:: THE EXERCISE ::
Go through the records and extract every line with the word "materials".

:: SUPPLIED DATA ::
▬▬▬▬▬▬
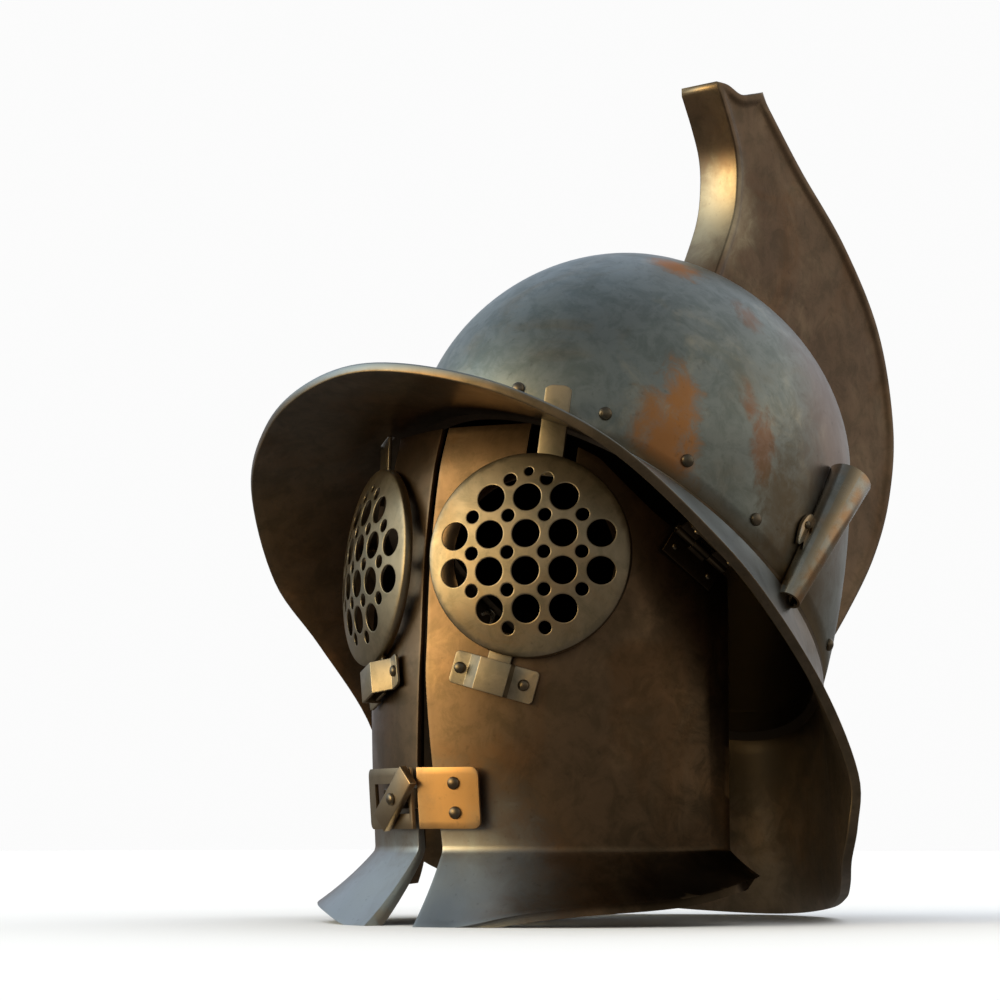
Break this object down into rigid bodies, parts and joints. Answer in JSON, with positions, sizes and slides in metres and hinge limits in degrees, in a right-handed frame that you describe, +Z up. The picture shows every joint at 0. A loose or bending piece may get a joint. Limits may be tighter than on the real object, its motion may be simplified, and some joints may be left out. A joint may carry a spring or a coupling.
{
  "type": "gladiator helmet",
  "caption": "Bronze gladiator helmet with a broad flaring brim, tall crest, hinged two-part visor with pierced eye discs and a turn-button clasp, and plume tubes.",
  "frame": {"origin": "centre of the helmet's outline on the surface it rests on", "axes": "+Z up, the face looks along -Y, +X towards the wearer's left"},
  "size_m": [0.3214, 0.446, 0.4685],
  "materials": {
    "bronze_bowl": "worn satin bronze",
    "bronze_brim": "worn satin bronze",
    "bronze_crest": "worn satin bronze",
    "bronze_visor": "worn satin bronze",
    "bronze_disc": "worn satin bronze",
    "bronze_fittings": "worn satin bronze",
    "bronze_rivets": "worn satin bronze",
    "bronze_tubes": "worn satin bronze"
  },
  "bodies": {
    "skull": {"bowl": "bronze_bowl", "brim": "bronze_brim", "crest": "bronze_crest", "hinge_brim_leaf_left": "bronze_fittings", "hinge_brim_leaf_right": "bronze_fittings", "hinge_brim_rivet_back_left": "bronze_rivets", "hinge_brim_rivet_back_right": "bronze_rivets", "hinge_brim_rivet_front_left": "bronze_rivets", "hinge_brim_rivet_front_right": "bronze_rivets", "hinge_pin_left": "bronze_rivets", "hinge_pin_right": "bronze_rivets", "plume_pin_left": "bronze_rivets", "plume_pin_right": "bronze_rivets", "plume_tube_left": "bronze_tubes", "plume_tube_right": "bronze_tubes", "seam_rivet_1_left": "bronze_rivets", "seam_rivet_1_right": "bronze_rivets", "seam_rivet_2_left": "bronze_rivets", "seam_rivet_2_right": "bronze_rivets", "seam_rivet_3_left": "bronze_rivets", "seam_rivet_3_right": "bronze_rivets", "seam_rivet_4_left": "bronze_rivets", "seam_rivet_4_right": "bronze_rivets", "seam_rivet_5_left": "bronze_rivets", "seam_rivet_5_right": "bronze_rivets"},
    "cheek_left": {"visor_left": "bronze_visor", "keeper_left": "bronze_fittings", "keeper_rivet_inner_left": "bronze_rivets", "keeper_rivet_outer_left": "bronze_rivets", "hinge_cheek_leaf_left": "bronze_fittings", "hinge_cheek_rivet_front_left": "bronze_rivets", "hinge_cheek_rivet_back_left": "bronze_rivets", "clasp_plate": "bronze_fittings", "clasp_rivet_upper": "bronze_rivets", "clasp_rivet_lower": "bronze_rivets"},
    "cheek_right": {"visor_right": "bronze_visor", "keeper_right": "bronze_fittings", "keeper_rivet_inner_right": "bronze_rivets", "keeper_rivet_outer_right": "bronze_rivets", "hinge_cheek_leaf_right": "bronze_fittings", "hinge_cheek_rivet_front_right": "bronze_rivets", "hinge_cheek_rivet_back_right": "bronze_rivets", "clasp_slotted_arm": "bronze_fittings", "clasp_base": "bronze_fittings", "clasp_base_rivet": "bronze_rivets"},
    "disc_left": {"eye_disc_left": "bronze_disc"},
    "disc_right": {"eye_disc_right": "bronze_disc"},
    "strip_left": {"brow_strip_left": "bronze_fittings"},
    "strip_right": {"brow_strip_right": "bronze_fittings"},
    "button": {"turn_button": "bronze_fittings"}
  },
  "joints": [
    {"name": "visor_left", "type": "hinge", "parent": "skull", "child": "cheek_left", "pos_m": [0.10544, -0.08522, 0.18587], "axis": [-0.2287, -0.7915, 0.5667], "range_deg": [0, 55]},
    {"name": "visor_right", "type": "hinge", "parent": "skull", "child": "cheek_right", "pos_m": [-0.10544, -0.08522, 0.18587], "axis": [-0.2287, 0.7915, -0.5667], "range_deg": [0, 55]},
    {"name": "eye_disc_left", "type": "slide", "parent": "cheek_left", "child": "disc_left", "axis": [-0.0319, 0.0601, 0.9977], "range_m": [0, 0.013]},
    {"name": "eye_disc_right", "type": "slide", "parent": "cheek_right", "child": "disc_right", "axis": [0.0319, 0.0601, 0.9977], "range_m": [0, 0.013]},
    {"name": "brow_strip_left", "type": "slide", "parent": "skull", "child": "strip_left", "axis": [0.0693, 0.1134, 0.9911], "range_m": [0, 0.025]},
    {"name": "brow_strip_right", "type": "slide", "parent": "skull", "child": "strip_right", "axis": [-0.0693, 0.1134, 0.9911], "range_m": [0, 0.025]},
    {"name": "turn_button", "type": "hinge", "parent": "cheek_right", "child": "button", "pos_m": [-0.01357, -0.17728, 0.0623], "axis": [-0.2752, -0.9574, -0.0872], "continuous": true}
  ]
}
▬▬▬▬▬▬
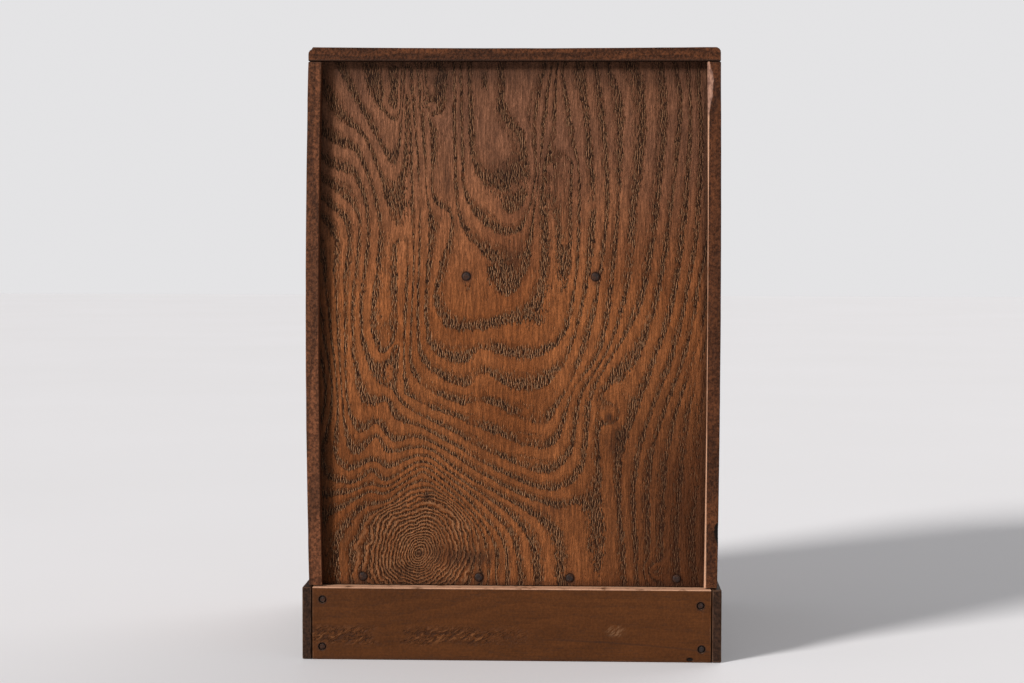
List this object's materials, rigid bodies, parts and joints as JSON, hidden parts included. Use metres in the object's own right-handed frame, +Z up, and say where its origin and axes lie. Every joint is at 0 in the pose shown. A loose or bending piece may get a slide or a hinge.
▬▬▬▬▬▬
:: EXPECTED ANSWER ::
  "materials": {
List this object's materials, rigid bodies, parts and joints as JSON, hidden parts included. Use metres in the object's own right-handed frame, +Z up, and say where its origin and axes lie. Every joint is at 0 in the pose shown. A loose or bending piece may get a slide or a hinge.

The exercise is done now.